When Trump wasn’t posing for smiling snapshots with this all-star cast of brutal dictators, he was taking potshots at real U.S. allies like Europe and Japan. Prior to the summit, he said Europe “treats us worse than China” and repeated his talking point about NATO members not paying their fair share of costs, while also somehow claiming credit for the fact that NATO still exists at all. His talks with European leaders at the G20 were friendly enough, but seemed to skirt around the heaviest issues weighing on the American-European alliance.

On Saturday, he dropped another pointless bombshell, saying he had told Japanese Prime Minister Shinzo Abe that the post-World War II security treaty between the U.S. and Japan would need to be rewritten because it was unfair to the U.S. in that it commits the U.S. to defend Japan but not vice-versa. (The New York Times’ Gary Bass explains why this is absurd, even by Trump’s standards).
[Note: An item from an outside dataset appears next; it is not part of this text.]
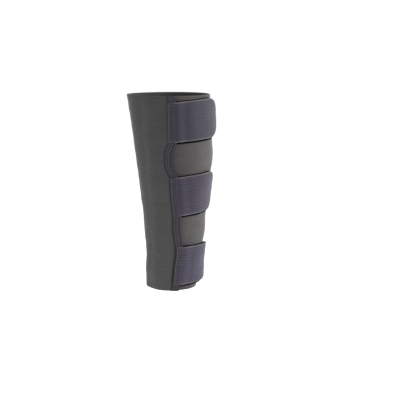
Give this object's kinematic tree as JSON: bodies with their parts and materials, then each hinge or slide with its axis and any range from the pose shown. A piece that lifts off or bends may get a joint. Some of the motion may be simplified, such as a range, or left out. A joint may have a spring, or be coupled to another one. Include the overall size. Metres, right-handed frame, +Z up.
{
  "type": "wrap-around calf support with three straps",
  "caption": "Soft panel wrapped round the shank with a scalloped bound edge, closed at the side by wide elastic straps with rounded hook ends.",
  "frame": {"origin": "centre of the lower hem, on the leg's axis", "axes": "+Z up the leg; -X towards the shin, +X towards the calf's back; the closure faces -Y"},
  "size_m": [0.1376, 0.1282, 0.3],
  "materials": {
    "panel_cloth": "matt ribbed stretch knit on thin foam, dark grey",
    "binding_tape": "matt folded tape, dark purple grey, double stitched",
    "strap_elastic": "wide woven elastic, purple grey with lighter edges",
    "hook_tape": "black hook tape"
  },
  "bodies": {
    "root": {"wrap_panel": "panel_cloth", "edge_binding": "binding_tape", "strap_top": "strap_elastic", "strap_middle": "strap_elastic", "strap_bottom": "strap_elastic", "hook_pad_top": "hook_tape", "hook_pad_middle": "hook_tape", "hook_pad_bottom": "hook_tape"}
  },
  "joints": []
}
Withdrawing from the pact would mean pulling large numbers of U.S. forces out of Asia at an extremely bad time, which means it’s a total nonstarter with the Pentagon and has little to no chance of actually happening. All Trump accomplishes by picking this fight is insulting a longstanding ally and signaling to China and North Korea that this security alliance is negotiable.

To be sure, Trump isn’t the only reason why authoritarianism is on the rise in rich and middle-income countries. Putin’s dark assessment that Western liberalism has failed and will soon fade from this earth has an element of truth to it, and Trump is much more a consequence than a cause of that failure. Yet it is impossible to feel good about the future of liberal democracy around the world when the president of the United States consistently praises and accommodates its enemies, such that the U.S. is no longer seen as reliably on the side of the angels.

The G20 was just another example of this historic realignment. Its consequences remain to be seen.